Problem requirements -
From the line with "name] = build_lead(side, lead_lengths[name])" to the line with "before = set(bpy.data.objects)", both lines included, set down exactly those lines, please, and no others.

Supplied information -
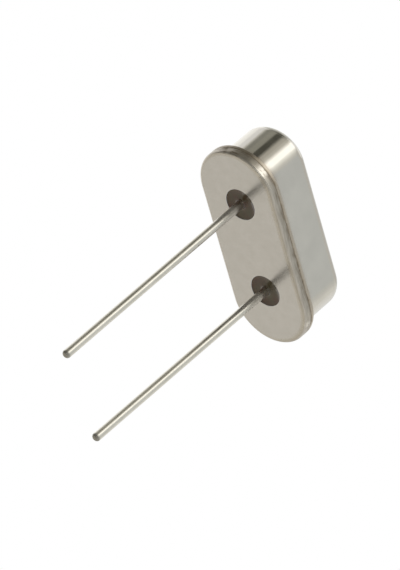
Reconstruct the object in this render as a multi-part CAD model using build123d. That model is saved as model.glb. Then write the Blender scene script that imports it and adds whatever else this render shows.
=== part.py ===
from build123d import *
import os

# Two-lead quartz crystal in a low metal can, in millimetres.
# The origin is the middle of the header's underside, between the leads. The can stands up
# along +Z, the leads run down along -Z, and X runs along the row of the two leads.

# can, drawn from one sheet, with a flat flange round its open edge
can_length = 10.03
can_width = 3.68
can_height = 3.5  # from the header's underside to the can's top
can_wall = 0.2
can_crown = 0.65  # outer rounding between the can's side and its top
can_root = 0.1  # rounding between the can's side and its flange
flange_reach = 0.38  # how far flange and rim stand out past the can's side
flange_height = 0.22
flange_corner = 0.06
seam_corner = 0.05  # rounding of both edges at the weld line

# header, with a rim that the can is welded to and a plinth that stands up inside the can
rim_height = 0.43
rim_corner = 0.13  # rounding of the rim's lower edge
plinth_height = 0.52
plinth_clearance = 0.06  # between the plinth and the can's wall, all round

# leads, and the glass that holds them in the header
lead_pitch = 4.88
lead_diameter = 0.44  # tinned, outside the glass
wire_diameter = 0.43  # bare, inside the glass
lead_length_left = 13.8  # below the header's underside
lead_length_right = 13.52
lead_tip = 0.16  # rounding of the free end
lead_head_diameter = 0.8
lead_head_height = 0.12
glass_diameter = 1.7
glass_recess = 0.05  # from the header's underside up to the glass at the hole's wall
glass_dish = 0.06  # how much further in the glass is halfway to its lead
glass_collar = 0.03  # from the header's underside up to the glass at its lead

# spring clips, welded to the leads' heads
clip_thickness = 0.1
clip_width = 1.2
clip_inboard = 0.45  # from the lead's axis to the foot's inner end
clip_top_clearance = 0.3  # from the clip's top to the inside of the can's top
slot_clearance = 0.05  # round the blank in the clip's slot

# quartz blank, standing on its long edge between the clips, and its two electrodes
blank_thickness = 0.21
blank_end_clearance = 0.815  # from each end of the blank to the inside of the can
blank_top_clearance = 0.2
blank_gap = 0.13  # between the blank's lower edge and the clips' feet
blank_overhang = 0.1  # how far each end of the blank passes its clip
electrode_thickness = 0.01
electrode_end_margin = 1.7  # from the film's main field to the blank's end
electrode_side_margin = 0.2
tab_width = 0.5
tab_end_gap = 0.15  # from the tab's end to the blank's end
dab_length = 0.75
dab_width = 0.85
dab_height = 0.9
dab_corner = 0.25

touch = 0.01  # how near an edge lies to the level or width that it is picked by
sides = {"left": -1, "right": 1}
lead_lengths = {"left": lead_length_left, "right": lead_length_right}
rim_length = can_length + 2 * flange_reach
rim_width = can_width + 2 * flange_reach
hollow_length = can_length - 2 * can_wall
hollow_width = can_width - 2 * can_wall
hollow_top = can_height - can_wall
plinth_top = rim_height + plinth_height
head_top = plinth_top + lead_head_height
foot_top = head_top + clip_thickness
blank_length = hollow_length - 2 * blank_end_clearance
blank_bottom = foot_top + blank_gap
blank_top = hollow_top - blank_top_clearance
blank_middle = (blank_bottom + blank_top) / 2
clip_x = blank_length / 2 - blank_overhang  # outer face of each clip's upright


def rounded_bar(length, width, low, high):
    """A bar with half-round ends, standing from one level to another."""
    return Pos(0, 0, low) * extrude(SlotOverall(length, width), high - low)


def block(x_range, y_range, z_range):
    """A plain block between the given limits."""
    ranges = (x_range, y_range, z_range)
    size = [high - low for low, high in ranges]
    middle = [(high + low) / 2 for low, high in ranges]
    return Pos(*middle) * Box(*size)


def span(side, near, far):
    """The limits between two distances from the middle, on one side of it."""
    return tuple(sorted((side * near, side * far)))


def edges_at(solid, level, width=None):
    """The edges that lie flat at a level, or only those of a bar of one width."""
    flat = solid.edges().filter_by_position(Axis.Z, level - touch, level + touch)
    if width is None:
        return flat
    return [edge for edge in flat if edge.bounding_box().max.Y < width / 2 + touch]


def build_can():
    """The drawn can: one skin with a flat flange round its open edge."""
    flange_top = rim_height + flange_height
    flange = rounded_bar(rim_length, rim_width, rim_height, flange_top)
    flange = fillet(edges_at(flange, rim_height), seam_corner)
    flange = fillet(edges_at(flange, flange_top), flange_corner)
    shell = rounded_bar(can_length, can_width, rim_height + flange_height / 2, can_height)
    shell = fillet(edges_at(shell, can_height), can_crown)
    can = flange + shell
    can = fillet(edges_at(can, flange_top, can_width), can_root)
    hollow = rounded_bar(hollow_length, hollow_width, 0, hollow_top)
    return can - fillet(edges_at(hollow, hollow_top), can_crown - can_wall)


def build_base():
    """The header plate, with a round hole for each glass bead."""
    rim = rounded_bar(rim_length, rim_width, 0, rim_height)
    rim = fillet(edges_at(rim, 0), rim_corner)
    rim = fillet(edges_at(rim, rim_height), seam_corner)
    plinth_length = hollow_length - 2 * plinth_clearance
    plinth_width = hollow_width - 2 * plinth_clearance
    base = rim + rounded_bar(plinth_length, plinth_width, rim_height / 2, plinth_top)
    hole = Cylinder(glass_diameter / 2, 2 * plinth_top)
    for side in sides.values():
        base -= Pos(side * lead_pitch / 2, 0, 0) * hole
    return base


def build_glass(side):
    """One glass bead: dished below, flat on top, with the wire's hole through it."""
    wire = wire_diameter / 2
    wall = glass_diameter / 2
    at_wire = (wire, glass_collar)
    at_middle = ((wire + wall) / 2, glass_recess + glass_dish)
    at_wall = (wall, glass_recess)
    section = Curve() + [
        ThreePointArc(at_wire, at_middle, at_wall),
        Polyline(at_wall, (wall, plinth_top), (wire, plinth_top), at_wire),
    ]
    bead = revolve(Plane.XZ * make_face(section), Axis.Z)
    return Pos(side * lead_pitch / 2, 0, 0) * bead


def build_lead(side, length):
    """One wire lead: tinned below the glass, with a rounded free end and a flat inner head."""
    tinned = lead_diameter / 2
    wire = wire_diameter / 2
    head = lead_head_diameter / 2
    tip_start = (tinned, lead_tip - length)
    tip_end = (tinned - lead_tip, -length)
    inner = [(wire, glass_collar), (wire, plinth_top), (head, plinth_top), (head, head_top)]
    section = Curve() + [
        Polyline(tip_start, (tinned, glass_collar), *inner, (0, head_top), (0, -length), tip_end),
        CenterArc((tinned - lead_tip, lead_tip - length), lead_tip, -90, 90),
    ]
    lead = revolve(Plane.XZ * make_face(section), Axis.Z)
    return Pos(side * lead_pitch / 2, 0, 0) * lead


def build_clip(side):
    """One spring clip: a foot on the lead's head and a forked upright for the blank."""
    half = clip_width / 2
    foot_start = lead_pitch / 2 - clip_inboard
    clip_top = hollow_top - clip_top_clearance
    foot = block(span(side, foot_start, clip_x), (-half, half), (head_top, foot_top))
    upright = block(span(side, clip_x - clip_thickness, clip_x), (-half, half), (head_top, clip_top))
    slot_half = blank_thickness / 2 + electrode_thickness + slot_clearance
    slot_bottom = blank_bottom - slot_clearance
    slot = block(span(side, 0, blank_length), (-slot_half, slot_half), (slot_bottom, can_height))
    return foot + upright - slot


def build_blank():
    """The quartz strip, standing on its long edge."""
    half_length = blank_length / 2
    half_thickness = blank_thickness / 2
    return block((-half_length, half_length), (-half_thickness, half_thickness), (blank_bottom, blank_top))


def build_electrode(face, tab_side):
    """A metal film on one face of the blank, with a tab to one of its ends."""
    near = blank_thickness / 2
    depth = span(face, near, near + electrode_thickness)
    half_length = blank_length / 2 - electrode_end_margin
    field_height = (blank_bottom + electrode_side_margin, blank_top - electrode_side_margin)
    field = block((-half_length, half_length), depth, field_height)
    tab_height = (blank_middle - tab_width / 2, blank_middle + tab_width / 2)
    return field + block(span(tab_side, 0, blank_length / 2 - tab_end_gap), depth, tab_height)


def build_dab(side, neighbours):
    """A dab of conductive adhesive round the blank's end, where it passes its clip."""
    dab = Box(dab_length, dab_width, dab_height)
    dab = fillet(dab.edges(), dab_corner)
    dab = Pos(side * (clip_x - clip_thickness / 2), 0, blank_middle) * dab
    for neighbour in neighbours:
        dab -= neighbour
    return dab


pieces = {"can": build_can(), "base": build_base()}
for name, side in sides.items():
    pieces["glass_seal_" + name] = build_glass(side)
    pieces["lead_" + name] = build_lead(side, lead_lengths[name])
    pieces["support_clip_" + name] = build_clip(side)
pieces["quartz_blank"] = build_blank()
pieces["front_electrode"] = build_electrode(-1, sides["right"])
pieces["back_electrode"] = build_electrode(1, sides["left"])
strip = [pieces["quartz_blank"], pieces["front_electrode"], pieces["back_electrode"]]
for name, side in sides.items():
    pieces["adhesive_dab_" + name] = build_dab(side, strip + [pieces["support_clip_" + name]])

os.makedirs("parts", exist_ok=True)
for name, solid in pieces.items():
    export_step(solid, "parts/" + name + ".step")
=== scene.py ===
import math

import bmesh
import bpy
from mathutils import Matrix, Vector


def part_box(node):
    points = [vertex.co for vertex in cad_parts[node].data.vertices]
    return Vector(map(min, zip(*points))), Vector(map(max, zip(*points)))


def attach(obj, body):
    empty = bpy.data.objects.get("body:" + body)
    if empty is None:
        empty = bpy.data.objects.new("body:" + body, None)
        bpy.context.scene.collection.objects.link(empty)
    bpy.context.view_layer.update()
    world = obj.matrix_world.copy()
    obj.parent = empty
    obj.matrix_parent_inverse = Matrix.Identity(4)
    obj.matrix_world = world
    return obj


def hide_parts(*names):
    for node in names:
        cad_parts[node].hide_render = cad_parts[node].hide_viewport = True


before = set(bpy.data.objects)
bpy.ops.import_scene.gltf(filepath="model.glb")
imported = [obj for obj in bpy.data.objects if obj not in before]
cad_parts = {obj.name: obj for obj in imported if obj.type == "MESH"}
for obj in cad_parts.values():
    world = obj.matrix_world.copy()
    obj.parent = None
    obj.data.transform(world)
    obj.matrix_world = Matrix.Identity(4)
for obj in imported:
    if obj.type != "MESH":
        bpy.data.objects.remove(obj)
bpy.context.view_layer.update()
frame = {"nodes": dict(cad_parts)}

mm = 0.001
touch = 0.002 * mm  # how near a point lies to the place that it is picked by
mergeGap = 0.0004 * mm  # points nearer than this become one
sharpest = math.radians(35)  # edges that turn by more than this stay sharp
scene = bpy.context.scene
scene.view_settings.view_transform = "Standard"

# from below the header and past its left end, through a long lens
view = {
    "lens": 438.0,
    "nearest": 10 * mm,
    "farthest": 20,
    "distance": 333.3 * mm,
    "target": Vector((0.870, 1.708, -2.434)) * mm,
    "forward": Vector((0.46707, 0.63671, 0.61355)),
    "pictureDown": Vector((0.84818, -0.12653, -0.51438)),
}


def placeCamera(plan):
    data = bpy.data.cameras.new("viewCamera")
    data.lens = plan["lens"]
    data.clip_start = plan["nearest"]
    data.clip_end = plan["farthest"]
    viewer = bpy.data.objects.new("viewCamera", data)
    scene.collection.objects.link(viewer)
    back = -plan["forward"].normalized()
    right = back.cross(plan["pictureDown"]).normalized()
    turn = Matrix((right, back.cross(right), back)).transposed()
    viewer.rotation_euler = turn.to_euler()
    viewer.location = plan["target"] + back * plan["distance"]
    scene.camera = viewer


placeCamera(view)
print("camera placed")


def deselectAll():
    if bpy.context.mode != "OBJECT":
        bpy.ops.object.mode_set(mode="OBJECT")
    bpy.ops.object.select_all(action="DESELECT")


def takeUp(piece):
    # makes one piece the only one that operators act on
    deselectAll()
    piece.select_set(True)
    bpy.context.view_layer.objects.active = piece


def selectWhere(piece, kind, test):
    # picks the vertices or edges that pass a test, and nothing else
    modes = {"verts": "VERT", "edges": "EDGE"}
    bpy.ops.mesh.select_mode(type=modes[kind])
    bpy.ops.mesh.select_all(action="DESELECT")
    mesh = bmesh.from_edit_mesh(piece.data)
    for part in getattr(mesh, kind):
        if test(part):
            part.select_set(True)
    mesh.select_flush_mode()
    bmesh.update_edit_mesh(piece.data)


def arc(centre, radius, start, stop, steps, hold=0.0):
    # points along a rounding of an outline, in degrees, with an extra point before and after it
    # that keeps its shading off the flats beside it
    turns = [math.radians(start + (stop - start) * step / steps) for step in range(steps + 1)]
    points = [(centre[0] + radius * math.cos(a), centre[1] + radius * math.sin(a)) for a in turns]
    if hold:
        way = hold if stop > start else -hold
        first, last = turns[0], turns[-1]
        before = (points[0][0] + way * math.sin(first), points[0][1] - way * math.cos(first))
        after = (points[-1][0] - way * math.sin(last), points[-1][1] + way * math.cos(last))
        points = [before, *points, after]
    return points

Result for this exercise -
    pieces["lead_" + name] = build_lead(side, lead_lengths[name])
    pieces["support_clip_" + name] = build_clip(side)
pieces["quartz_blank"] = build_blank()
pieces["front_electrode"] = build_electrode(-1, sides["right"])
pieces["back_electrode"] = build_electrode(1, sides["left"])
strip = [pieces["quartz_blank"], pieces["front_electrode"], pieces["back_electrode"]]
for name, side in sides.items():
    pieces["adhesive_dab_" + name] = build_dab(side, strip + [pieces["support_clip_" + name]])

os.makedirs("parts", exist_ok=True)
for name, solid in pieces.items():
    export_step(solid, "parts/" + name + ".step")
=== scene.py ===
import math

import bmesh
import bpy
from mathutils import Matrix, Vector


def part_box(node):
    points = [vertex.co for vertex in cad_parts[node].data.vertices]
    return Vector(map(min, zip(*points))), Vector(map(max, zip(*points)))


def attach(obj, body):
    empty = bpy.data.objects.get("body:" + body)
    if empty is None:
        empty = bpy.data.objects.new("body:" + body, None)
        bpy.context.scene.collection.objects.link(empty)
    bpy.context.view_layer.update()
    world = obj.matrix_world.copy()
    obj.parent = empty
    obj.matrix_parent_inverse = Matrix.Identity(4)
    obj.matrix_world = world
    return obj


def hide_parts(*names):
    for node in names:
        cad_parts[node].hide_render = cad_parts[node].hide_viewport = True


before = set(bpy.data.objects)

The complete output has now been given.